If you were an Analytics 360 customer, you had the option to link your UA view directly to Google BigQuery, which is Google Cloud's data warehouse. This was the most comprehensive way to back up your data because it provided hit-level, unsampled data. If you had this connection configured, your historical UA data is already safe and sound in your BigQuery project. You can query it directly using SQL, connect it to a BI tool like Looker or Power BI, or even use it as a data source for advanced analysis and data science projects. This method preserved the most granular version of your data, but it was only available to enterprise users.

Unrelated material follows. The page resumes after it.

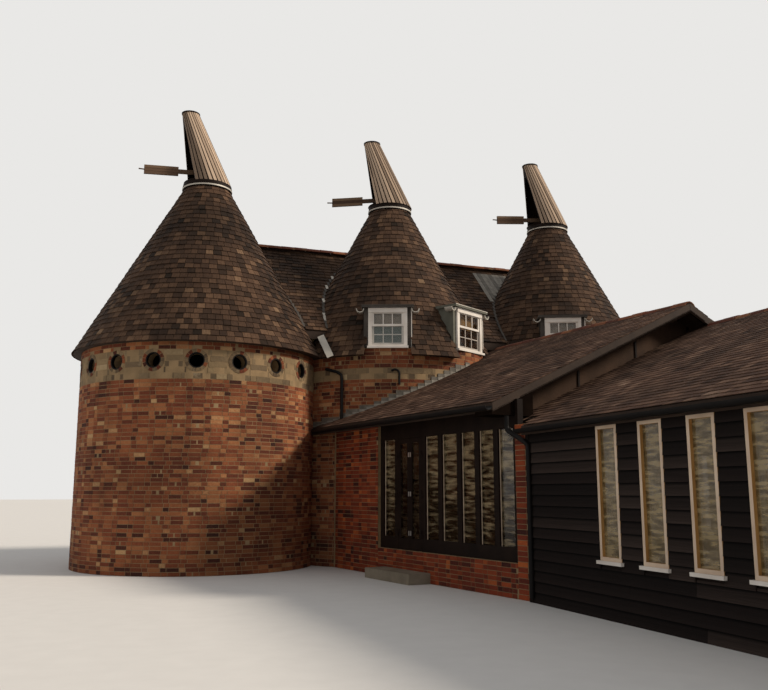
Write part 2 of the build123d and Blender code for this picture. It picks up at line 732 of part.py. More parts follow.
# Boarded range
head_z = range_top(range_west_x) - range_drop
inner_head_z = range_top(range_west_x + range_wall) - range_drop
window_lines = [window_first_y - step * window_pitch for step in range(window_count)]
for name, x_range, heads in (
    ("west", (range_west_x, range_west_x + range_wall), (head_z, inner_head_z)),
    ("east", (range_east_x - range_wall, range_east_x), (inner_head_z, head_z)),
):
    with BuildPart() as range_side:
        outline = [(x_range[0], 0), (x_range[1], 0), (x_range[1], heads[1]), (x_range[0], heads[0])]
        across(SITE, outline, (range_end_y, range_start_y))
        for line in window_lines:
            span = (line - window_width, line)
            block(SITE, x_range, span, (window_sill_z, window_head_z), Mode.SUBTRACT)
    save(range_side.part, f"range_{name}_wall")

with BuildPart() as range_south:
    inner_west, inner_east = range_west_x + range_wall, range_east_x - range_wall
    outline = [(inner_west, 0), (inner_east, 0), (inner_east, inner_head_z)]
    outline += [(range_ridge_x, range_ridge_z - range_drop), (inner_west, inner_head_z)]
    across(SITE, outline, (range_end_y, range_end_y + range_wall))
    for middle in (range_ridge_x - window_pitch, range_ridge_x + window_pitch):
        span = (middle - window_width / 2, middle + window_width / 2)
        block(SITE, span, (range_end_y, range_end_y + range_wall), (window_sill_z, window_head_z), Mode.SUBTRACT)
save(range_south.part, "range_south_wall")

for side, name in ((-1, "west"), (1, "east")):
    eave_x = range_ridge_x + side * (range_width / 2 + range_overhang)
    slab = [(range_ridge_x, range_ridge_z), (eave_x, range_top(eave_x))]
    slab += [(eave_x, range_top(eave_x) - range_drop), (range_ridge_x, range_ridge_z - range_drop)]
    with BuildPart() as range_slope_slab:
        across(SITE, slab, (range_end_y - range_verge, 0))
        clear_of_wing()
    save(range_slope_slab.part, f"range_roof_{name}")

# Window frames with their sills, and the glass
def framed_window(frame, outer_x, out, span):
    """Add a framed window with a projecting sill in a wall that faces along x."""
    face = outer_x + out * window_frame_proud
    back = face - out * window_frame_depth
    depth = (min(face, back), max(face, back))
    block(frame, depth, span, (window_sill_z, window_head_z))
    opening = (span[0] + window_frame, span[1] - window_frame)
    block(frame, depth, opening, (window_sill_z + window_frame, window_head_z - window_frame), Mode.SUBTRACT)
    nose = outer_x + out * window_sill_proud
    sill_x = (min(outer_x, nose), max(outer_x, nose))
    sill_y = (span[0] - window_sill_side, span[1] + window_sill_side)
    block(frame, sill_x, sill_y, (window_sill_z - window_sill_thickness, window_sill_z))


SOUTH = Plane(origin=(0, 0, 0), x_dir=(0, 1, 0), z_dir=(0, 0, 1))
with BuildPart() as range_frames:
    for line in window_lines:
        span = (line - window_width, line)
        framed_window(SITE, range_west_x, -1, span)
        framed_window(SITE, range_east_x, 1, span)
    for middle in (-range_ridge_x - window_pitch, -range_ridge_x + window_pitch):
        framed_window(SOUTH, range_end_y, -1, (middle - window_width / 2, middle + window_width / 2))
    for span in wing_windows:
        framed_window(WING, wing_width, 1, span)
save(range_frames.part, "range_window_frames")


def framed_pane(frame, outer_x, out, span):
    """Add the pane of a framed window."""
    middle = outer_x + out * (window_frame_proud - window_frame_depth / 2)
    depth = (middle - glass_thickness / 2, middle + glass_thickness / 2)
    opening = (span[0] + window_frame, span[1] - window_frame)
    block(frame, depth, opening, (window_sill_z + window_frame, window_head_z - window_frame))


with BuildPart() as panes:
    for line in window_lines:
        span = (line - window_width, line)
        framed_pane(SITE, range_west_x, -1, span)
        framed_pane(SITE, range_east_x, 1, span)
    for middle in (-range_ridge_x - window_pitch, -range_ridge_x + window_pitch):
        framed_pane(SOUTH, range_end_y, -1, (middle - window_width / 2, middle + window_width / 2))
    for span in wing_windows:
        framed_pane(WING, wing_width, 1, span)
    for column in (-1, 0, 1):
        for sill in rear_window_sills:
            middle = column * rear_window_pitch
            half = rear_window_width / 2 - dormer_frame
            depth = stowage_back_y - dormer_frame_depth / 2
            block(
                SITE,
                (middle - half, middle + half),
                (depth - glass_thickness / 2, depth + glass_thickness / 2),
                (sill + dormer_frame, sill + rear_window_height - dormer_frame),
            )
    for kiln, angle, sill, width, height in dormers.values():
        middle = dormer_front - dormer_frame_depth / 2 - glass_thickness / 2
        with BuildSketch(facing(kiln, angle, middle, sill)) as sheet:
            with Locations((0, height / 2)):
                Rectangle(width - 2 * dormer_frame, height - 2 * dormer_frame)
        extrude(sheet.sketch, amount=glass_thickness)
save(panes.part, "window_glass")

# Floors
with BuildPart() as floors:
    slab_z = (floor_z - floor_thickness, floor_z)
    block(SITE, (range_west_x + range_wall, range_east_x - range_wall), (range_end_y + range_wall, -3000), slab_z)
    block(WING, (-far, far), (wing_gable_y, far), (0, far), Mode.SUBTRACT)
    block(WING, (wing_wall, wing_width - wing_wall), (wing_gable_y, wing_back_y), slab_z)
    clear_of_stowage()
    block(WING, (0, wing_wall), (pier_front_y, glazing_end_y), (0, floor_z), Mode.SUBTRACT)
save(floors.part, "wing_floors")

# Ridge tiles
def ridge_cap(frame, middle, top, slope, run, make):
    """Add a run of ridge tiles astride a ridge."""
    lift = ridge_thickness * sqrt(1 + slope**2)
    outline = [(middle, top), (middle - ridge_leg, top - ridge_leg * slope)]
    outline += [(middle - ridge_leg, top - ridge_leg * slope + lift), (middle, top + lift)]
    outline += [(middle + ridge_leg, top - ridge_leg * slope + lift), (middle + ridge_leg, top - ridge_leg * slope)]
    make(frame, outline, run)


with BuildPart() as ridges:
    stowage_run = (-stowage_half_length - stowage_overhang, stowage_half_length + stowage_overhang)
    ridge_cap(SITE, stowage_ridge_y, stowage_ridge_z, stowage_tan, stowage_run, along)
    wing_run = (wing_verge_y, wing_back_y + wing_wall + wing_back_overhang)
    ridge_cap(WING, wing_ridge_x, wing_ridge_z, wing_slope, wing_run, across)
    for kiln in range(3):
        kiln_space(kiln)
    ridge_end = stowage_front_y - stowage_overhang
    block(SITE, (-2 * kiln_spacing, 2 * kiln_spacing), (ridge_end, 0), (0, far), Mode.SUBTRACT)
    with BuildPart(mode=Mode.PRIVATE) as range_ridge:
        ridge_cap(SITE, range_ridge_x, range_ridge_z, range_slope, (range_end_y - range_verge, 0), across)
        clear_of_wing()
    add(range_ridge.part)
save(ridges.part, "ridge_tiles")


# Gutters and downpipes
def gutter(frame, edge_x, out, top_z, run):
    """Add a half-round gutter against an eave."""
    centre = edge_x + out * gutter_radius
    upright = Plane(
        origin=frame.from_local_coords(Vector(centre, run[0], top_z)),
        x_dir=frame.x_dir,
        z_dir=-frame.y_dir,
    )
    with BuildSketch(upright) as section:
        Circle(gutter_radius)
        Circle(gutter_radius - gutter_thickness, mode=Mode.SUBTRACT)
        with Locations((0, gutter_radius)):
            Rectangle(4 * gutter_radius, 2 * gutter_radius, mode=Mode.SUBTRACT)
    extrude(section.sketch, amount=-(run[1] - run[0]))


with BuildPart() as gutters:
    wing_eave = (-wing_overhang, wing_width + wing_overhang)
    for edge, out, start in zip(wing_eave, (-1, 1), (wing_verge_y, wing_gable_y)):
        gutter(WING, edge, out, wing_top(edge) - wing_drop / 2, (start, wing_back_y))
    for edge, out in ((range_west_x - range_overhang, -1), (range_east_x + range_overhang, 1)):
        gutter(SITE, edge, out, range_top(edge) - range_drop / 2, (range_end_y - range_verge, range_start_y))
    clear_of_stowage()
save(gutters.part, "gutters")

def verge_boards(frame, ridge, half, slope, run):
    """Add the two bargeboards of a verge, hung from the underside of the slabs."""
    ridge_x, ridge_z = ridge
    thickness = roof_thickness * sqrt(1 + slope**2)
    for side in (-1, 1):
        edge_x, edge_z = ridge_x + side * half, ridge_z - slope * half
        board = [(ridge_x, ridge_z - thickness), (edge_x, edge_z - thickness)]
        board += [(edge_x, edge_z - fascia_height), (ridge_x, ridge_z - fascia_height)]
        across(frame, board, run)


# Bargeboards under the verges, and the boxed eave that returns round the glazed wing's corner
with BuildPart() as bargeboards:
    wing_half = wing_ridge_x + wing_overhang
    run = (wing_verge_y, wing_verge_y + fascia_thickness)
    verge_boards(WING, (wing_ridge_x, wing_ridge_z), wing_half, wing_slope, run)
    box_end = eave_box_length - wing_overhang
    soffit = [(x, wing_top(x) - wing_drop) for x in (-wing_overhang, box_end)]
    boxed = [(-wing_overhang, eave_box_foot_z), (box_end, eave_box_foot_z), *reversed(soffit)]
    across(WING, boxed, (wing_verge_y, wing_gable_y))
    block(WING, frame_x, (pier_back_y, glazing_end_y), (0, far), Mode.SUBTRACT)
    range_half = range_width / 2 + range_overhang
    under = [(range_ridge_x + side * range_half, range_top(range_ridge_x + range_half)) for side in (1, -1)]
    under = [(range_ridge_x, range_ridge_z), under[0], (under[0][0], 0), (under[1][0], 0), under[1]]
    across(SITE, under, (range_end_y, 0), Mode.SUBTRACT)
    cap = (range_ridge_x - ridge_leg, range_ridge_x + ridge_leg)
    block(SITE, cap, (range_end_y, 0), (0, range_ridge_z + 2 * ridge_thickness), Mode.SUBTRACT)
    run = (range_end_y - range_verge, range_end_y - range_verge + fascia_thickness)
    verge_boards(SITE, (range_ridge_x, range_ridge_z), range_half, range_slope, run)
save(bargeboards.part, "bargeboards")


def round_pipe(frame, route, bend, radius):
    """Add a round pipe along a route of straight runs with one bend radius."""
    places = [frame.from_local_coords(Vector(*place)) for place in route]
    with BuildLine() as centre_line:
        FilletPolyline(*places, radius=bend)
    with BuildSketch(Plane(origin=centre_line.line @ 0, z_dir=centre_line.line % 0)) as section:
        Circle(radius)
    sweep(section.sketch, path=centre_line.line)


# Downpipe at the glazed wing's corner, with its swan neck, and the overflow on the middle kiln
with BuildPart() as downpipes:
    standing = -pipe_stand_off
    route = [(standing, pipe_top_y, eave_box_foot_z), (standing, pipe_top_y, pipe_neck[0])]
    route += [(standing, pipe_foot_y, pipe_neck[1]), (standing, pipe_foot_y, pipe_foot_z)]
    round_pipe(WING, route, pipe_bend, pipe_radius)
save(downpipes.part, "downpipes")

with BuildPart() as overflow:
    turn, level = overflow_place
    mouth = facing(1, turn, kiln_radius[1], level)
    side = Plane(origin=mouth.origin, x_dir=mouth.z_dir, z_dir=Vector(0, 0, 1))
    route = [(0, 0, 0), (overflow_reach, 0, 0), (overflow_reach, 0, -overflow_drop)]
    round_pipe(side, route, 2.5 * overflow_radius, overflow_radius)
save(overflow.part, "overflow_pipe")

with BuildPart() as doorstep:
    middle = door_middle_y
    block(WING, (-step_depth, 0), (middle - step_length / 2, middle + step_length / 2), (0, step_height))
save(doorstep.part, "doorstep")
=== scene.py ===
"""Oast house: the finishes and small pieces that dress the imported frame, in metres."""
import json
import logging
import math
import random
from dataclasses import dataclass, field
from enum import Enum
from typing import Callable, ClassVar, Iterator, Sequence

import bmesh
import bpy
from mathutils import Matrix, Vector


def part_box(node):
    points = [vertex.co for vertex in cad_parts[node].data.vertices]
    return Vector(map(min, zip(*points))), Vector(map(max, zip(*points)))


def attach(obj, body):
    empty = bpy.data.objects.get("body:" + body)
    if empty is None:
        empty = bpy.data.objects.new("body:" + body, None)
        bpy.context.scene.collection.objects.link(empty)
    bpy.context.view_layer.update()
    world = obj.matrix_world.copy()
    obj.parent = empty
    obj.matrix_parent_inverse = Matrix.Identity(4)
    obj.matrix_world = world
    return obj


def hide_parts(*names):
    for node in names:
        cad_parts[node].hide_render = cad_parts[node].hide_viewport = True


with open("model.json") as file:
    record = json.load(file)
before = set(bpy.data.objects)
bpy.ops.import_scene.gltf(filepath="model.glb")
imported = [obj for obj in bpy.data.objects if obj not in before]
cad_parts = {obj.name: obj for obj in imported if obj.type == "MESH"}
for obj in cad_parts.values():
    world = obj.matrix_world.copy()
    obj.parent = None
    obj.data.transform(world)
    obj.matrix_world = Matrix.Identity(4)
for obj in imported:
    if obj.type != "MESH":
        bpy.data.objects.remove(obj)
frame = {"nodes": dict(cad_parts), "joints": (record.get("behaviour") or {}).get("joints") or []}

LOG = logging.getLogger("oast_house")
UP = Vector((0, 0, 1))
Span = tuple[float, float]
Test = Callable[[Vector], bool]
Tree = bpy.types.NodeTree
Socket = bpy.types.NodeSocket


class Slot(Enum):
    """The record's material slots, named for the kinds of pieces."""

    BRICK = "brick"
    TILE = "roof_tile"
    COWL = "cowl_boards"
    BOARD = "weatherboard"
    PAINT = "painted_timber"
    TIMBER = "dark_timber"
    LEAD = "lead"
    IRON = "iron"


class Grain(Enum):
    """Which way of a board's own map its grain runs."""

    ALONG = 0
    UPRIGHT = 1


def linear(code: str) -> tuple[float, float, float, float]:
    """Turn an sRGB hex code into the linear colour that a shader takes.

    Args:
        code: Six hex digits, such as "8a5a3c".

    Returns:
        Red, green, blue and an alpha of 1.
    """
    channels = [int(code[place:place + 2], 16) / 255 for place in (0, 2, 4)]
    red, green, blue = (c / 12.92 if c <= 0.04045 else ((c + 0.055) / 1.055) ** 2.4 for c in channels)
    return red, green, blue, 1.0


def toward(angle: float) -> Vector:
    """Give the level direction at an angle from +X toward +Y, in radians."""
    return Vector((math.cos(angle), math.sin(angle), 0))


def add_node(tree: Tree, kind: str, inputs: dict | None = None, **settings) -> bpy.types.Node:
    """Add a node to a material, with its settings and its links.

    Args:
        tree: The material's node tree.
        kind: The node's type, without the leading "ShaderNode".
        inputs: Values or output sockets for the node's inputs, by name or number.
        **settings: Attributes of the node. "stops" fills a colour ramp.

    Returns:
        The new node.
    """
    node = tree.nodes.new("ShaderNode" + kind)
    stops = settings.pop("stops", ())
    if stops:
        ramp = node.color_ramp.elements
        ramp.remove(ramp[1])
        ramp[0].color = linear(stops[0][1])
        for place, code in stops[1:]:
            ramp.new(place).color = linear(code)
    for key, value in settings.items():
        setattr(node, key, value)
    for key, value in (inputs or {}).items():
        if isinstance(value, Socket):
            tree.links.new(value, node.inputs[key])
        else:
            node.inputs[key].default_value = value
    return node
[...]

Manual File Exports (For All Users)

For the vast majority of users on the free version of Universal Analytics, the only option was to manually export individual reports as files. This was a time-consuming process but was the go-to method for saving key website performance data. This process involved:

  • Navigating to a specific report in the UA interface (e.g., Channels, All Pages, Source/Medium).
  • Setting the date range for the data you wanted to save. For year-over-year reports, this meant exporting data one year or one month at a time.
  • Increasing the number of rows shown to the maximum (5,000) to get as much data as possible in one file.
  • Clicking the "Export" button and choosing a file format, such as CSV, Excel (XLSX), or Google Sheets.

The biggest downside of this method is its fragmentation. You likely have dozens of separate files, one for each specific report and date range you remembered to save. Furthermore, these exports contained aggregated, and often sampled, data - not the raw, hit-level data. It's better than nothing, but it makes comprehensive analysis a real challenge.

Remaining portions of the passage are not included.